Porque esas miradas limpias, inocentes, radicales en su emoción, tienen la habilidad de conectarse con lo más sano de nosotras mismas, nos vuelven generosas, nos obligan a sonreír, a cantar, a contener, recolocan y afirman nuestras prioridades, nos ejercitan en la paciencia, nos vuelve valientes, nos impulsan a cambiar.
La maternidad que cura rescata de la soledad y muchas veces, orienta el sentido de la vida.
La maternidad terapéutica les descubre que la felicidad no era una utopía a la que no tenían derecho, por lejana, por difícil, por inalcanzable. Ahora resulta que está ahí, en el día a día, en una mirada, en un abrazo, en una carita dormida, en un llanto consolado, en una pregunta llena de confianza, en una manita que te toca para dormirse, en hacer una trenza, en leer un cuento, en ayudar con las tareas, en el te quiero más real, más honesto, más puro que nunca hayamos dicho y sobretodo el más inmenso que jamás hayamos escuchado.

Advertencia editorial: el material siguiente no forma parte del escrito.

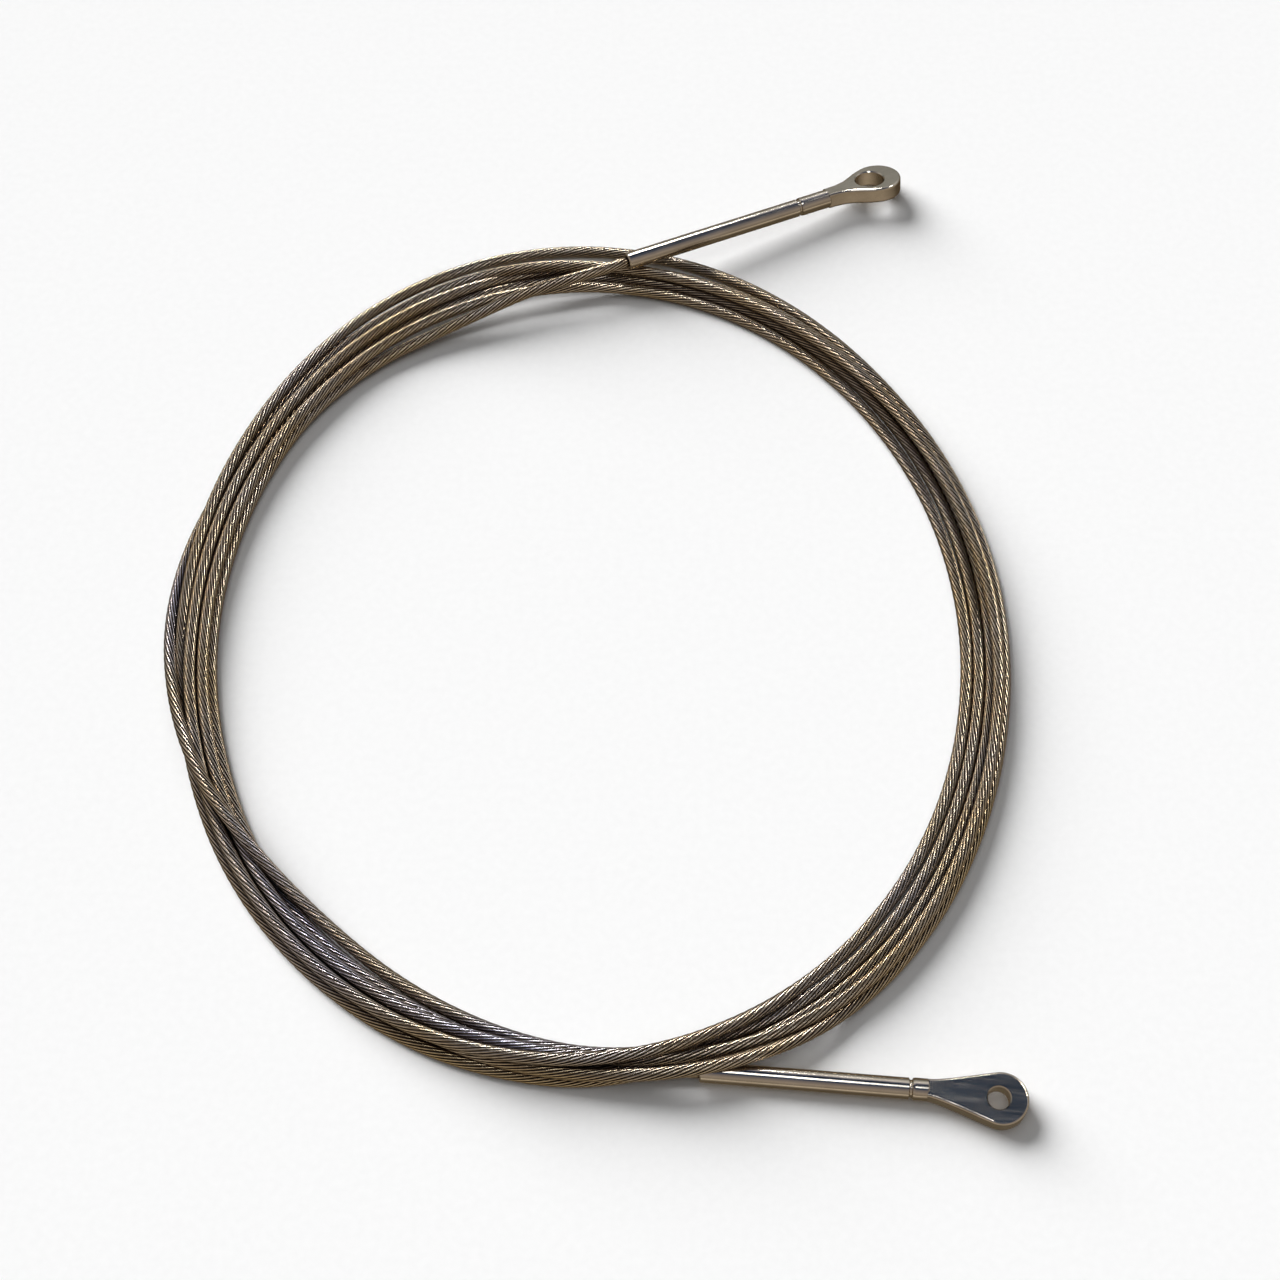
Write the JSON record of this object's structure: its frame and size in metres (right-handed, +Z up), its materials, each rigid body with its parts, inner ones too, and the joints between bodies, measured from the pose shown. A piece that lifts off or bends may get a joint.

La maternidad que cura nos hermana a todas en nuestra condición de mamíferas y nos recuerda que también, o sobre todo, somos instinto y fuerza, nos reconcilia con el cuerpo y con el género, nos enseña a amar desde la amorosa renuncia, crecemos.
No conozco mayor fuerza ni motor que la que impulsa el amor por un hijo, ni conozco tampoco mayor oportunidad de crecimiento como ser humano.
Eso sí, hay que querer.
Dice Boris Cyrulnik, autor de Los alimentos afectivos y neurólogo, psiquiatra, psicoanalista y etólogo francés, que “en el mundo real, cada encuentro constituye una bifurcación posible”… Para este transformador desafío vital se precisa tomar conciencia de la oportunidad y decidir aprovecharla. Y ello implica la valentía de romper con patrones tóxicos heredados y reinventarse. Implica aceptar lo peor de nosotros mismos para que no se enquiste y reproduzca por generaciones. Implica apostar por un camino de crianza distinto al que tuvieron, criar sin referentes, a ciegas.
Los hijos traen consigo algo así como un “efecto lupa”, capaces desde el minuto uno de hacernos ver nuestras fortalezas, pero también nuestras carencias. Cuando la maternidad es vivida como un ejercicio de superación, miramos a la cara esas carencias y nos ponemos a trabajar en ellas, en lugar de replegarnos sobre nosotros mismas reproduciendo roles conocidos, instalándonos en la queja y extrañando el tiempo en que no se nos exigía sentarnos frente a frente con nuestras limitaciones.
Desde este espejo insistente y cotidiano que representan nuestros hijos, algunas deciden no mirar para no ver sus propios fantasmas y corren rápidamente a recuperar su vida anterior horrorizadas por lo que intuyen, y entonces hablan de que la maternidad es exigencia y sacrificio y dolor. Es esta la maternidad hostil que nos resta calidad de vida, es la madre abnegada que acabará pasando factura. Es la íntima vivencia de pasar por ello cuanto antes y que crezcan rápido. Es que no me gusta sentirme incompetente ni culpable ni aceptar que todo mi éxito externo aquí no sirve de nada. Estoy a solas con una realidad irreversible y los fantasmas se han despertado.
Pero otras no. Otras deciden por fin, mirar de frente a sus sombras y en nombre del amor, deciden iluminarlas. Estas son las que permiten que la maternidad les cure y les muestre un sendero vital de aprendizaje, crecimiento, superación y placer.
Entonces descubren que la maternidad no embrutece ni relega, no es sacrificio ni dolor, no las condena a dejar de ser mujeres, ni limita su proyección social. La maternidad les agranda en su condición de mujeres, las expande y enriquece, las conecta con la vida como dadoras de ella que somos y las convierte en alguien esencial y para siempre en la vida de otro.
Mujeres valientes que deciden cambiar la calidad de la huella que dejarán impresa, sí o sí, en el alma de otros.
Incluso para aquellas que denigran la maternidad como si de algo limitante se tratara, la huella de sus madres vive en ellas y seguramente ahí encontrarían la respuesta a esa manera tan simplista de abrazar un estereotipo.
Dice también Boris Cyrulnik que “ el amor en todas sus manifestaciones es la cura para sanar las heridas de la infancia”. Y yo añadiría que no hay mayor potencial de amor incondicional que nuestros hijos. La cuestión es, como casi siempre, cómo decido vivirlo.